**Exercise:**
The listing below should be written out exactly; please include all of it.
* Start Given material *
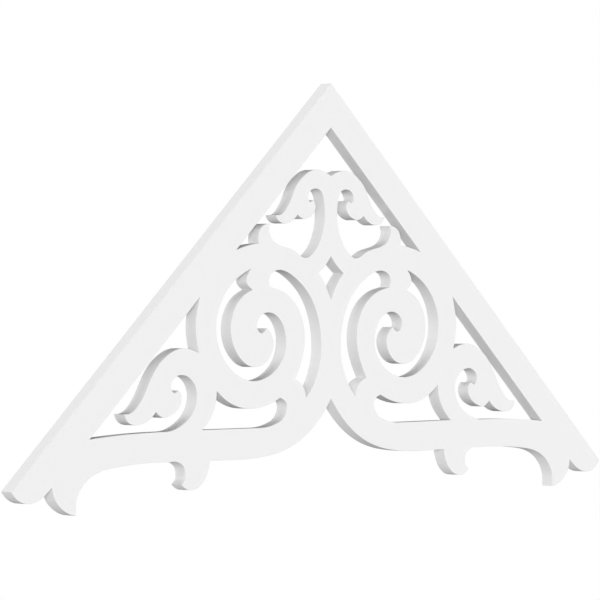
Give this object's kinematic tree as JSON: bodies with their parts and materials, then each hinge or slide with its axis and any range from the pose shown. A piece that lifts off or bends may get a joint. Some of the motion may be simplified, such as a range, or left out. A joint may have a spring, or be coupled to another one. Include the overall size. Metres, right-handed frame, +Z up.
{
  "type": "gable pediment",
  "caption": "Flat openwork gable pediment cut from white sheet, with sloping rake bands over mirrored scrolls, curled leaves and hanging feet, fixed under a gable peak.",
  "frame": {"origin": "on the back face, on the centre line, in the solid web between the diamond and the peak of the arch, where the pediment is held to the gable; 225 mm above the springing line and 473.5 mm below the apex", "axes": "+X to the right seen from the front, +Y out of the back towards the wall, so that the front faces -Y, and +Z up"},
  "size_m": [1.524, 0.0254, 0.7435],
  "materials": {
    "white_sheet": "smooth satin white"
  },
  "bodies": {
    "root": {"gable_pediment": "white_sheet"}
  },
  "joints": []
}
* End Given material *
**Response to the exercise:**
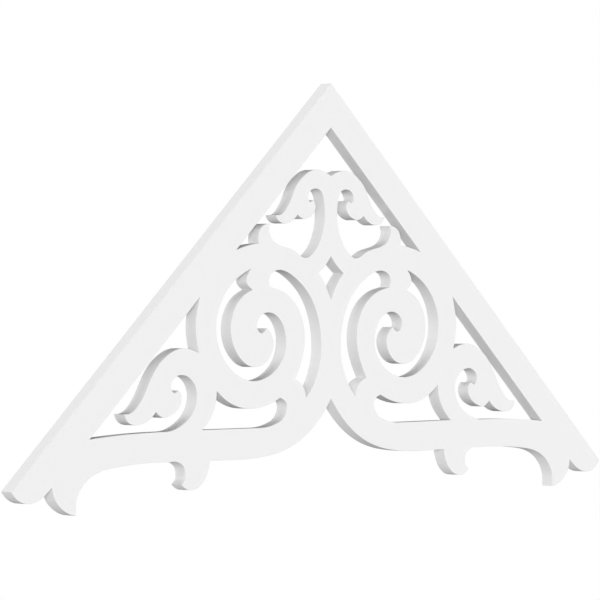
Give this object's kinematic tree as JSON: bodies with their parts and materials, then each hinge or slide with its axis and any range from the pose shown. A piece that lifts off or bends may get a joint. Some of the motion may be simplified, such as a range, or left out. A joint may have a spring, or be coupled to another one. Include the overall size. Metres, right-handed frame, +Z up.
{
  "type": "gable pediment",
  "caption": "Flat openwork gable pediment cut from white sheet, with sloping rake bands over mirrored scrolls, curled leaves and hanging feet, fixed under a gable peak.",
  "frame": {"origin": "on the back face, on the centre line, in the solid web between the diamond and the peak of the arch, where the pediment is held to the gable; 225 mm above the springing line and 473.5 mm below the apex", "axes": "+X to the right seen from the front, +Y out of the back towards the wall, so that the front faces -Y, and +Z up"},
  "size_m": [1.524, 0.0254, 0.7435],
  "materials": {
    "white_sheet": "smooth satin white"
  },
  "bodies": {
    "root": {"gable_pediment": "white_sheet"}
  },
  "joints": []
}